(Genève) – Le procès d’un ancien chef rebelle libérien arrêté en Suisse pour des crimes de guerre présumés commis pendant la première guerre civile au Libéria entamera sa deuxième phase importante le 15 février 2021, a déclaré aujourd’hui Human Rights Watch, qui publie simultanément un document « Questions-réponses » à ce sujet.
Le procès d’Alieu Kosiah, un ancien commandant du groupe armé Mouvement uni de libération pour la démocratie au Liberia (ULIMO), s’est ouvert le 3 décembre 2020 devant le Tribunal pénal fédéral suisse à Bellinzone. Alieu Kosiah est le premier ressortissant libérien à être jugé pour des crimes de guerre présumés commis pendant la première guerre civile dans ce pays, de 1989 à 1996.
Le document « Questions-réponses » fournit des détails sur les antécédents de Kosiah, ainsi que sur les principaux problèmes ayant émergé au cours de la phase initiale de son procès, qui s’est déroulée du 3 au 10 décembre 2020. Le document aborde aussi les implications du procès pour la justice interne au Libéria, ainsi que sur les efforts en Suisse, au-delà de cette affaire, pour mener des enquêtes et des poursuites à l’égard de crimes graves en vertu du droit international.
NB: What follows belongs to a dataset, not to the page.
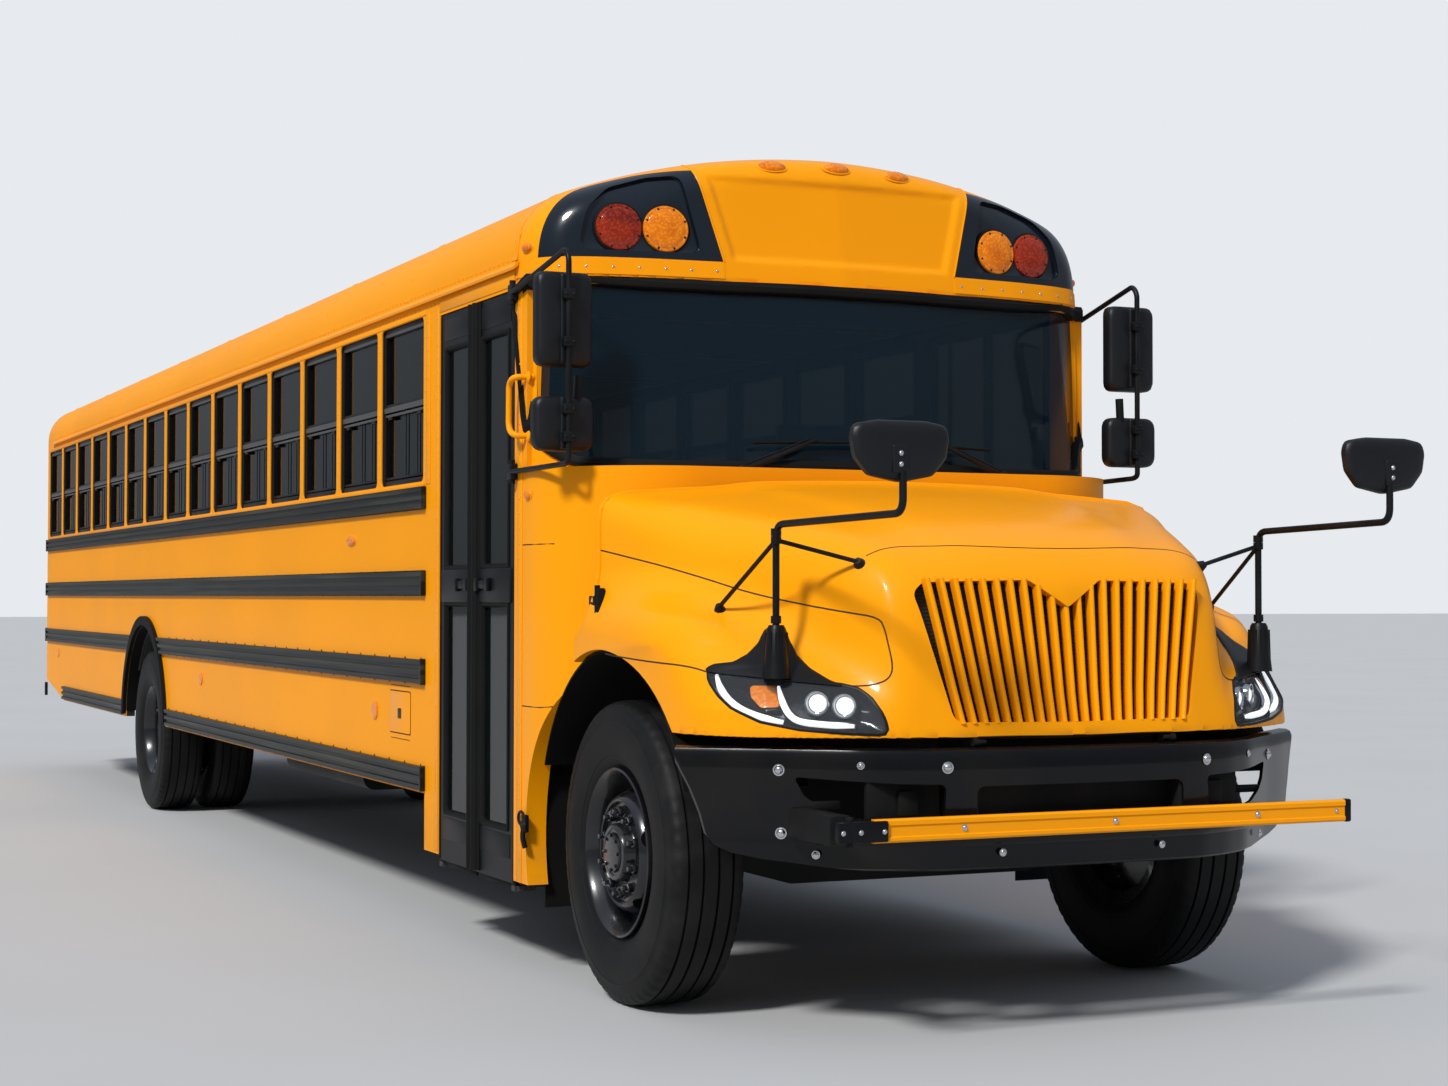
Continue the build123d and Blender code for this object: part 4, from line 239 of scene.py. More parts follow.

« Le procès de Kosiah offre aux victimes de la première guerre civile du Libéria l’opportunité d’obtenir justice après tant d’années de souffrances », a déclaré Balkees Jarrah, directrice adjointe du Programme Justice internationale à Human Rights Watch. « Le tribunal suisse de Bellinzone devrait trouver des moyens de diffuser auprès des communautés affectées au Libéria les informations vitales relatives au procès. »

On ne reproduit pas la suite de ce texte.